Agreed. I give him a lot of credit for admitting that US carpet bombing in WW2 was a war crime, pure and simple. And McNamara bears only a small part of the blame for Vietnam. Ultimately the buck stopped with LBJ. At a larger level the blame for Vietnam lies with an ideological climate where any moderation was attacked as a repeat of the Munich appeasement and where military force alone, divorced from political context, was considered a highly effective instrument of statecraft. Pretty similar of course to the ideology that produced the Iraq fiasco.
And the Falcon was the basis of Iococca’s Mustang. McNamara was a war criminal, but as a mitigating factor, he admitted it and tried to help people learn from it.
What was the line that he said? Something like “Doing the right thing is easy. It’s knowing what the right thing is that isn’t easy.”
Yeah, same here. That was a great documentary.
If blithe ignorance were York Peppermint Patties we’d be in the middle of another ice age after this post. First of all, McNamara did pretty much everything he could to quash Edsel, or at least make it just a clone of standard Ford chassis. He wanted to fold the marquee brands into a single brand for economy-of-scale commonality. McNamara’s biggest claim to fame at Ford was the promotion of the Ford Falcon, a car that was sneered upon by the automotive engineers as bland and uninteresting but was actually a remarkable success from both a profit and sales perspective, and that also implemented a number of safety features that had yet to be adopted by the automotive manufacturers. McNamara was certainly not responsible for or supportive of the disastrous styling that was the Edsel’s biggest hangnail. Next you’ll want to complain about how McNamara promoted the T-Bird.
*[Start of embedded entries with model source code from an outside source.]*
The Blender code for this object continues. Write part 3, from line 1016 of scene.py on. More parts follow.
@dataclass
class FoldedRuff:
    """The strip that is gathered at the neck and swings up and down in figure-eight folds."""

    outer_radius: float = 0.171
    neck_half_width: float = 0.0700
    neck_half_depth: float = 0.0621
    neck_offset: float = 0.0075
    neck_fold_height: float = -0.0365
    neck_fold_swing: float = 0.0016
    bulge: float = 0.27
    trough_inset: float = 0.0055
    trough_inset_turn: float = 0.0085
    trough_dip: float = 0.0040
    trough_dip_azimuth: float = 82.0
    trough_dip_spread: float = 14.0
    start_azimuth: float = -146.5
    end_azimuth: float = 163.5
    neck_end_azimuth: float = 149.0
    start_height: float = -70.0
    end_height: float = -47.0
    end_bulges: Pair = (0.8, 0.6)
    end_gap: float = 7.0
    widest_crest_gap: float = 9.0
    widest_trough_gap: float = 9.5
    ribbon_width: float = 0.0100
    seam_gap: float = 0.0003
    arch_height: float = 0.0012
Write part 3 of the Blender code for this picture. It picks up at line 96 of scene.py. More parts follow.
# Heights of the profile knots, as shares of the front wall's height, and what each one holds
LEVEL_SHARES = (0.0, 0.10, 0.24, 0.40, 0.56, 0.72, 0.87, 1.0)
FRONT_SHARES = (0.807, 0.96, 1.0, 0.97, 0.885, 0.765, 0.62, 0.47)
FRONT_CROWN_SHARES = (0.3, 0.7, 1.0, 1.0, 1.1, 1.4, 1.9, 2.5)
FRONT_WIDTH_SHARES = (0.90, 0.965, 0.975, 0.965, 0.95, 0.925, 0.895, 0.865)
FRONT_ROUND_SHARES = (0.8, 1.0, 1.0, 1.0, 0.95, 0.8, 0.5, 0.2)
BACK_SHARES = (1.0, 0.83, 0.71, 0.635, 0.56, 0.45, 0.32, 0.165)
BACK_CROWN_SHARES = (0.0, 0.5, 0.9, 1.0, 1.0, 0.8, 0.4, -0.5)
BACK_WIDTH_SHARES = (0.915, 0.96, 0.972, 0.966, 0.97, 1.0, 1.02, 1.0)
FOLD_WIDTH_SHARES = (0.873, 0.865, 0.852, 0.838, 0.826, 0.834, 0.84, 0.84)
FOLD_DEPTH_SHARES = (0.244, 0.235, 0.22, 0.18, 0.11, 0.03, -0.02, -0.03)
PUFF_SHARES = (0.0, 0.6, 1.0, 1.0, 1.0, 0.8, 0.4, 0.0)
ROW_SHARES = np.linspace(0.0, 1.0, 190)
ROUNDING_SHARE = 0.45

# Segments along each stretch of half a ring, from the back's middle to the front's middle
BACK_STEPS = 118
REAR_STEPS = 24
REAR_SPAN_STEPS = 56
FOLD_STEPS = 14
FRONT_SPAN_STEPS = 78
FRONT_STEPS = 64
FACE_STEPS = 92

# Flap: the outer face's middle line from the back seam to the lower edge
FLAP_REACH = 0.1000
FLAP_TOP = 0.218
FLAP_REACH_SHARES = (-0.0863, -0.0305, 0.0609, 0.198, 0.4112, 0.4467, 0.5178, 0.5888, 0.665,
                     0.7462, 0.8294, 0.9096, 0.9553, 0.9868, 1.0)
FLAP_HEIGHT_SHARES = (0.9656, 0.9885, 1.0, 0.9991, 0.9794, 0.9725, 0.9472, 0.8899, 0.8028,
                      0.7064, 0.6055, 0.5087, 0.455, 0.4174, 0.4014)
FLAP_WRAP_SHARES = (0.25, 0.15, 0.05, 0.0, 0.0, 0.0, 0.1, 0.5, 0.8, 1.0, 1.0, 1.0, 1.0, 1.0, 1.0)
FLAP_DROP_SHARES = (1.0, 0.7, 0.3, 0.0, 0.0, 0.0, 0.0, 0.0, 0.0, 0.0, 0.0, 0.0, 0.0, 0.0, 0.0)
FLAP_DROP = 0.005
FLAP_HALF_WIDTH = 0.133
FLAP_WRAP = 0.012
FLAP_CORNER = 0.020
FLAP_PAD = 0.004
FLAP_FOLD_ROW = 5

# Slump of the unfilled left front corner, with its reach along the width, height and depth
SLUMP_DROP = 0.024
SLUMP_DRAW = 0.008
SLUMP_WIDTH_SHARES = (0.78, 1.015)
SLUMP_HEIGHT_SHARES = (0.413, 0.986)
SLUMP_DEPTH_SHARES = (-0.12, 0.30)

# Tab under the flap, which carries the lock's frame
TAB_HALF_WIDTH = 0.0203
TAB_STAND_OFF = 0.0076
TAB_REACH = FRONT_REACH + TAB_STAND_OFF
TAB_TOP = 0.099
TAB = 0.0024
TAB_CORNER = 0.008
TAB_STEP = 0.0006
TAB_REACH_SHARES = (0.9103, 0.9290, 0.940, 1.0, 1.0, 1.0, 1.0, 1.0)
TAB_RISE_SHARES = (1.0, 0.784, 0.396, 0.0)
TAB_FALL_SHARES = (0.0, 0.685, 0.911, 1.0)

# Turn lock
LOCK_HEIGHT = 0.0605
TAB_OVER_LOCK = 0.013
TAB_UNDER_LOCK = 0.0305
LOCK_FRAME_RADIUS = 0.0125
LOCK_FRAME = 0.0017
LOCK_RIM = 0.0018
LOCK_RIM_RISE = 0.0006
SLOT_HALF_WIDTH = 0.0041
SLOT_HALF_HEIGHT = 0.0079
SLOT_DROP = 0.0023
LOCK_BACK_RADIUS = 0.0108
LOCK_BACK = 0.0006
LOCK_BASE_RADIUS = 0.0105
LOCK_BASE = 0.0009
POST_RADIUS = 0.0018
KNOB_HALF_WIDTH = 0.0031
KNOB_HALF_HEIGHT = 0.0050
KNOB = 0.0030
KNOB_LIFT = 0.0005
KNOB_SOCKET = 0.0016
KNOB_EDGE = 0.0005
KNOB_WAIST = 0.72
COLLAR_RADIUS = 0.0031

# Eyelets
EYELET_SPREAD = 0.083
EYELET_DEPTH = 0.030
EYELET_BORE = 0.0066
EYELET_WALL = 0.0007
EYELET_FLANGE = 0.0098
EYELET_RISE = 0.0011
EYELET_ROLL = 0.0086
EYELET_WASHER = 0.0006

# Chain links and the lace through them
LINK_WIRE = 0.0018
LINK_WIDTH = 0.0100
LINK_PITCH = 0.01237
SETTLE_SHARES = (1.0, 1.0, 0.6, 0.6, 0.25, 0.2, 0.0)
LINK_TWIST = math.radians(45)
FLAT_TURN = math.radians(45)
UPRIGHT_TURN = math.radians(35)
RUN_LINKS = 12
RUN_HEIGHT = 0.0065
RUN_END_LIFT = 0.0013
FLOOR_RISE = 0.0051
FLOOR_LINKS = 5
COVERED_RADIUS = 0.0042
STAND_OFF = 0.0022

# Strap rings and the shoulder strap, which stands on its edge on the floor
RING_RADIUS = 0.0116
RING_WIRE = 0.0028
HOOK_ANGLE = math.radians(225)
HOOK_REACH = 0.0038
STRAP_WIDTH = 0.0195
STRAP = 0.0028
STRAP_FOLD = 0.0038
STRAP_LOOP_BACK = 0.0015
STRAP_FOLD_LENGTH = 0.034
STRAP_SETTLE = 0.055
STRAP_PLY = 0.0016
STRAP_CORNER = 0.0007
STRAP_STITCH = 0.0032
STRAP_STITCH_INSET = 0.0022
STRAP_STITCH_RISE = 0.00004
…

The record clearly shows that while Robert McNamara publicly supported planning for the Vietnam war effort in line with Lyndon Johnson’s executive direction, he repeatedly expressed doubts about the effectiveness of the war effort to the President and the JCS, particularly the cost of the war effort and the very limited insight that the United States had in regard to Vietnam. While some of his statements in The Fog of War were disingenuous (he knew full well that Kennedy had offered at least tacit approval for the assassination of Ngo Dinh Diem) there is no question that he was at worst ambivalent about widening the war in Vietnam. The war was hardly McNamara’s grand scheme; Johnson was empathetic about pursuing what he viewed as the threat of encroaching Communism in Southeast Asia (even though it lacked any strategic significance beyond the availability of cinnamon) both while McNamara was SecDef and after his resignation, and it is worth noting that the predecessors to both McNamara and Johnson widened the war even further.
Surely this is some kind of parody of baiting trollism, non? During McNamara’s tenure he shifted the World Bank from absentee funding of misguided large infrastructure projects (which did funnel money into fraudulent schemes) and toward public health, education, and poverty abatement. He increased funding manyfold (albeit by issuing bonds on the global market that ultimately increased the debt load of the Third World) and instituted systems that provided a high degree of transparency and accountability without ideological emphasis. His successors, Alden Clausen and Barber Conable, undid much of this, focusing on debt servicing, ideological support, and ‘streamlining’ the internal economies of debtor nations to provide raw materials at below market value in order to pay their debts at the expense of maintenance of education and public health efforts.
There is plenty you can criticize McNamara for, but the above statements are so far beyond mere ignorance that they venture into desperate clinging aspersion with no basis in fact.
Stranger
So, Macnamara was a real standup guy? He knew that the USA was moving into a massive war, which would consume enormous resources and thousands of lives. Instead of doing the honorable thing (resigning and denouncing this absurd policy) he went along with it and served all of Johnson’s insane whims.
Sounds like the actions of a “good Nazi”.
Myself, I would urge people who view McNamara negatively without having seen The Fog of War to watch The Fog of War. Errol Morris does an impressive job. You may still view McNamara negatively but possibly a little more sympathetically.
I’d debate you on this topic, but honest debate presumes informed argumentation on both sides. I don’t believe that exists here.
Stranger
Stranger, I can’t claim to be widely read on McNamara, although I have read numerous articles about him over the years, Barbara Tuchman’s book The March of Folly, and a half-dozen retrospective articles and reminisences by his peers and critics so far this week. It’s my imression that McN did indeed harbor the doubts you describe, but not at first – that he came to his ambivalence about the war late, and reluctantly, after dismissing and belittling the opinions of many others, including Asia experts. If that’s indeed the case, I can understand that people are unwilling to give him much credit for the eventual conversion.
Heh. “I’ve been Phil Spectored, resurrected…” certainly takes on different overtones nowadays, doesn’t it?